Report: LGBT Students Still Face Discrimination At School
SIOUX FALLS, S.D. (AP) - A report from an international human rights organization concludes many public schools are still hostile environments for LGBT students.
The lengthy report from Human Rights Watch, released Wednesday in Sioux Falls, was based on interviews primarily with current and former high school students, parents, administrators and teachers in Alabama, Pennsylvania, South Dakota, Texas and Utah.
It documented several challenges lesbian, gay, bisexual or transgender students face, including in-person and online bullying, limits on LGBT student groups, exclusion of some topics from curricula and discrimination by classmates and school personnel.
"In every state we visited, we heard stories of students who were insulted, cyber-bullied or attacked, and teachers who allowed discrimination and harassment because they see it as normal behavior," said Ryan Thoreson, a fellow in the nonprofit's LGBT Rights Program.
Thoreson said the five states provide a regionally representative and legally diverse sample. Thirty-one states, including the five in the report, have not enacted laws to specifically protect against bullying on the basis of sexual orientation or gender identity, according to the report. While some districts and schools in Alabama, Pennsylvania, Texas and Utah have worked on comprehensive bullying policies, administrators in South Dakota cannot because of a state law that prohibits school districts from naming any protected classes of students in such policies.
"This makes it much more difficult for teachers to know how to intervene when they see that bullying happening, (and) for students to know that's off-limits, that's not OK," Thoreson said. "Only South Dakota and Missouri have laws like that that prohibit school districts from putting their own protections."
The report includes recommendations for state legislatures, including the repeal of the South Dakota law. It also calls for measures to make schools more inclusive, including sexual education "that is medically and scientifically accurate, is inclusive of LGBT youth, and covers same-sex activity on equal footing with other sexual activity." Recommendations to state and federal departments of education, school administrators and Congress are also included.
Human Rights Watch interviewed almost 360 current and former students from rural and urban districts, as well as more than 140 parents, teachers and administrators.
The students, whose names were changed for their protection, offered stories of physical violence, verbal harassment, cyberbullying and exclusion from events, classes and extracurricular activities.

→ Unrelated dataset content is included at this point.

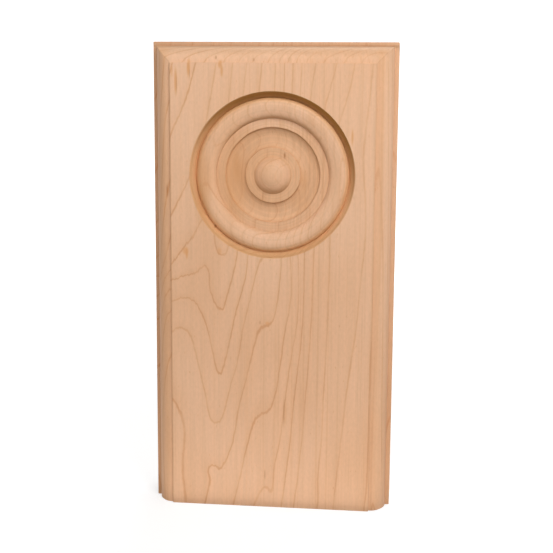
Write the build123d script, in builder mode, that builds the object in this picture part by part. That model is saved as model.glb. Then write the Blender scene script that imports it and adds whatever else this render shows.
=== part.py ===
# Plinth block with a rosette, worked from one piece of solid maple.
# It stands on its square-cut lower end, with its face towards -Y. The origin is
# at the middle of that end, in width and in thickness. Sizes are in millimetres.

from build123d import *
from math import cos, radians, sin
import os

# The blank
block_width = 95.25
block_height = 184.15
block_thickness = 28.6
back_ease = 0.5  # the sanded edges round the back face

# The moulding, run up both long edges and across the top
step_drop = 1.0  # from the face down to where the curve starts
ovolo_upper_radius = 5.3  # the curve is two arcs, the tighter one next to the face
ovolo_lower_radius = 9.3
ovolo_change = 45  # slope in degrees where one arc takes over from the other
shoulder_width = 1.6  # flat ledge between the curve and the side

# The rosette, from its middle outwards
rosette_from_top = 50.8  # from the top end to the middle of the rosette
button_radius = 7.3
inner_ring_width = 3.4
inner_riser_run = 0.3
cove_width = 7.1
outer_riser_run = 0.4
outer_ring_width = 3.4
bead_inner_run = 5.1  # from the foot of the bead, on the ring side, to its crown
bead_outer_run = 2.8  # from its crown to the foot of the wall
wall_run = 2.2

# How far each part of the rosette lies below the face
button_depth = 0.2
inner_ring_depth = 4.2
inner_riser_drop = 1.1
cove_sag = 0.8  # hollow of the cove below the line between its edges
outer_riser_drop = 1.1
outer_ring_depth = 3.8
bead_rise = 2.8  # crown of the bead above the outer ring
wall_foot_depth = 3.3  # where the bead's outer side meets the wall

# The ovolo's width and fall, from its two arcs
lower_cos = cos(radians(ovolo_change))
lower_sin = sin(radians(ovolo_change))
ovolo_run = ovolo_lower_radius * (1 - lower_cos) + ovolo_upper_radius * lower_cos
ovolo_drop = ovolo_lower_radius * lower_sin + ovolo_upper_radius * (1 - lower_sin)

# Places worked out from the sizes above
face_y = -block_thickness / 2
side_x = block_width / 2
rosette_z = block_height - rosette_from_top
moulding_width = shoulder_width + ovolo_run
moulding_depth = step_drop + ovolo_drop
cutter_overrun = 2.0  # how far a cutter's outline stands clear of the blank

# Radii where the rosette's profile turns
ring_edge = button_radius + inner_ring_width
cove_start = ring_edge + inner_riser_run
cove_end = cove_start + cove_width
outer_ring_start = cove_end + outer_riser_run
bead_start = outer_ring_start + outer_ring_width
bead_crown = bead_start + bead_inner_run
bead_end = bead_crown + bead_outer_run
rim_radius = bead_end + wall_run

# Depths where the rosette's profile turns
cove_inner_depth = inner_ring_depth + inner_riser_drop
cove_outer_depth = outer_ring_depth + outer_riser_drop
cove_floor_depth = (cove_inner_depth + cove_outer_depth) / 2 + cove_sag
bead_crown_depth = outer_ring_depth - bead_rise

# In each plane below, x runs in from the blank's edge or out from the rosette's
# middle, and y runs from the face down into the wood
left_edge = Plane(origin=(-side_x, face_y, 0), x_dir=(1, 0, 0), z_dir=(0, 0, 1))
top_edge = Plane(origin=(-side_x, face_y, block_height), x_dir=(0, 0, -1), z_dir=(1, 0, 0))
right_edge = Plane(origin=(side_x, face_y, block_height), x_dir=(-1, 0, 0), z_dir=(0, 0, -1))
rosette_section = Plane(origin=(0, face_y, rosette_z), x_dir=(1, 0, 0), z_dir=(0, 0, 1))
rosette_axis = Axis((0, face_y, rosette_z), (0, 1, 0))


def moulding_waste(edge_plane):
    # Outline of the wood taken off one edge: ledge, ovolo in two arcs, small step
    with BuildSketch(edge_plane) as waste:
        with BuildLine():
            Polyline((-cutter_overrun, moulding_depth), (shoulder_width, moulding_depth))
            lower_arc = JernArc(
                (shoulder_width, moulding_depth), (0, -1), ovolo_lower_radius, ovolo_change
            )
            JernArc(lower_arc @ 1, lower_arc % 1, ovolo_upper_radius, 90 - ovolo_change)
            Polyline(
                (moulding_width, step_drop),
                (moulding_width, -cutter_overrun),
                (-cutter_overrun, -cutter_overrun),
                (-cutter_overrun, moulding_depth),
            )
        make_face()
    return waste.sketch


def rosette_waste():
    # Half outline of the wood turned away: button, ring, cove, ring, bead and wall
    with BuildSketch(rosette_section) as waste:
        with BuildLine():
            TangentArc((0, button_depth), (button_radius, inner_ring_depth), tangent=(1, 0))
            Polyline(
                (button_radius, inner_ring_depth),
                (ring_edge, inner_ring_depth),
                (cove_start, cove_inner_depth),
            )
            ThreePointArc(
                (cove_start, cove_inner_depth),
                ((cove_start + cove_end) / 2, cove_floor_depth),
                (cove_end, cove_outer_depth),
            )
            Polyline(
                (cove_end, cove_outer_depth),
                (outer_ring_start, outer_ring_depth),
                (bead_start, outer_ring_depth),
            )
            # The bead stands upright from the ring and from the foot of the wall
            EllipticalCenterArc(
                (bead_crown, outer_ring_depth), bead_inner_run, bead_rise, 180, arc_size=90
            )
            EllipticalCenterArc(
                (bead_crown, wall_foot_depth),
                bead_outer_run,
                wall_foot_depth - bead_crown_depth,
                270,
                arc_size=90,
            )
            Polyline(
                (bead_end, wall_foot_depth),
                (rim_radius, 0),
                (rim_radius, -cutter_overrun),
                (0, -cutter_overrun),
                (0, button_depth),
            )
        make_face()
    return waste.sketch


with BuildPart() as plinth_block:
    with Locations((0, 0, block_height / 2)):
        Box(block_width, block_thickness, block_height)
    fillet(plinth_block.faces().sort_by(Axis.Y)[-1].edges(), back_ease)

    # Where two runs of the moulding cross, the corner comes out mitred
    extrude(moulding_waste(left_edge), amount=block_height, mode=Mode.SUBTRACT)
    extrude(moulding_waste(top_edge), amount=block_width, mode=Mode.SUBTRACT)
    extrude(moulding_waste(right_edge), amount=block_height, mode=Mode.SUBTRACT)

    revolve(rosette_waste(), axis=rosette_axis, mode=Mode.SUBTRACT)

plinth_block.part.label = "plinth_block"
os.makedirs("parts", exist_ok=True)
export_step(plinth_block.part, "parts/plinth_block.step")
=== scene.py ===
import math
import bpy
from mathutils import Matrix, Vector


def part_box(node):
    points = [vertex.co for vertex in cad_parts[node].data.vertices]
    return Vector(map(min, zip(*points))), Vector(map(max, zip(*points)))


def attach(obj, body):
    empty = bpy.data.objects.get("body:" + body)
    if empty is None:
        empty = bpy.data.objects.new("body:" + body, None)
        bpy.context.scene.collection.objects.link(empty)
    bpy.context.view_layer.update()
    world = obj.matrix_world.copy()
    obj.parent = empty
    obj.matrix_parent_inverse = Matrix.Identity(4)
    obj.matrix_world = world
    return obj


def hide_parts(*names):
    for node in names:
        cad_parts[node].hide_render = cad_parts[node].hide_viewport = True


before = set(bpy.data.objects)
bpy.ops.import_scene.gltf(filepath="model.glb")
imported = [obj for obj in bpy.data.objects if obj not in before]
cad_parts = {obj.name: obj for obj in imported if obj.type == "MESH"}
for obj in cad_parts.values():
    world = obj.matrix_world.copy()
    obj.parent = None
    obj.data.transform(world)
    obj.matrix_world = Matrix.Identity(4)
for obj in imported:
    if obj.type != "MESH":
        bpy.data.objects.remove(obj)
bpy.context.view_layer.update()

from types import SimpleNamespace

import bmesh
import bpy
import numpy as np
from mathutils import Matrix, Vector

mm = 0.001
blockLow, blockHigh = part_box("plinth_block")
faceY = blockLow.y  # the moulded face looks towards -Y
blockThickness = blockHigh.y - blockLow.y
halfWidth = blockHigh.x
blockHeight = blockHigh.z
print("frame loaded, block in mm:", [round(v / mm, 2) for v in blockHigh - blockLow])


# sizes of the edge moulding, in mm, from the face out to the side
edgeMoulding = {
    "stepDrop": 1.0,  # small step down from the face
    "upperRadius": 5.3,  # the ovolo is two arcs, the tighter one uppermost
    "lowerRadius": 9.3,
    "arcChange": 45.0,  # slope in degrees where one arc takes over from the other
    "ledgeWidth": 1.6,
    "flatMargin": 1.2,  # strip of the flat face, and of the back, made along with the moulding
    "mitreRound": 0.2,  # softening along the mitre
    "mitreSteps": 5,
    "runStep": 12.0,  # a straight run has about one point for each of these lengths
}

# sizes of the rosette, in mm, from its middle outwards, and depths below the face
rosette = {
    "belowTop": 50.8,
    "buttonRadius": 7.3,
    "innerRing": 3.4,
    "innerRiser": 0.3,
    "cove": 7.1,
    "outerRiser": 0.4,
    "outerRing": 3.4,
    "beadInner": 5.1,
    "beadOuter": 2.8,
    "wallRun": 2.2,
    "buttonDepth": 0.2,
    "innerRingDepth": 4.2,
    "innerRiserDrop": 1.1,
    "coveSag": 0.8,
    "outerRiserDrop": 1.1,
    "outerRingDepth": 3.8,
    "beadRise": 2.8,
    "wallFootDepth": 3.3,
    "collar": 1.2,  # flat face carried round the rim
    "turnSteps": 288,  # points round each ring
}
rosetteZ = blockHeight - rosette["belowTop"] * mm

# how the sandpaper has softened every corner, in mm
sanding = {
    "sample": 0.04,  # distance between the points of a profile while it is softened
    "onMoulding": 0.09,
    "onRosette": 0.12,
    "spread": 4,  # how far a corner's softening reaches, against the two softnesses above
    "keepTurn": 8.0,  # about the most bend between two kept points, in degrees
    "keepLength": 1.6,  # and the most length
    "footEase": 0.15,
    "footSteps": 4,
    "backEase": 0.5,
    "backSteps": 8,
    "flatWeight": 100,  # how firmly the shading follows the large flats
}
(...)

In many cases, they said, teachers did not intervene and sometimes participated in the harassment.
"My biology teacher my freshman year would bring in kids who were wearing short shorts or weird sweaters and say, 'You'd better take that off, you're going to look gay,'" a 16-year-old bisexual girl in Alabama said, according to the report. "But she'd say it in front of the whole class."
The organization also found school policies and practices have made teachers fearful of negative consequences for identifying themselves as lesbian, gay, bisexual or transgender or for supporting LGBT students.
"One of the things that we really emphasis in the report is that keeping students safe shouldn't be a partisan issue," Thoreson said. "... There are certainly conservative leaders who have stood up for LGBT students, and our hope is that as we look at this from a purely pragmatic point of view, keeping LGBT kids safe, and keeping all students safe, shouldn't be a partisan issue."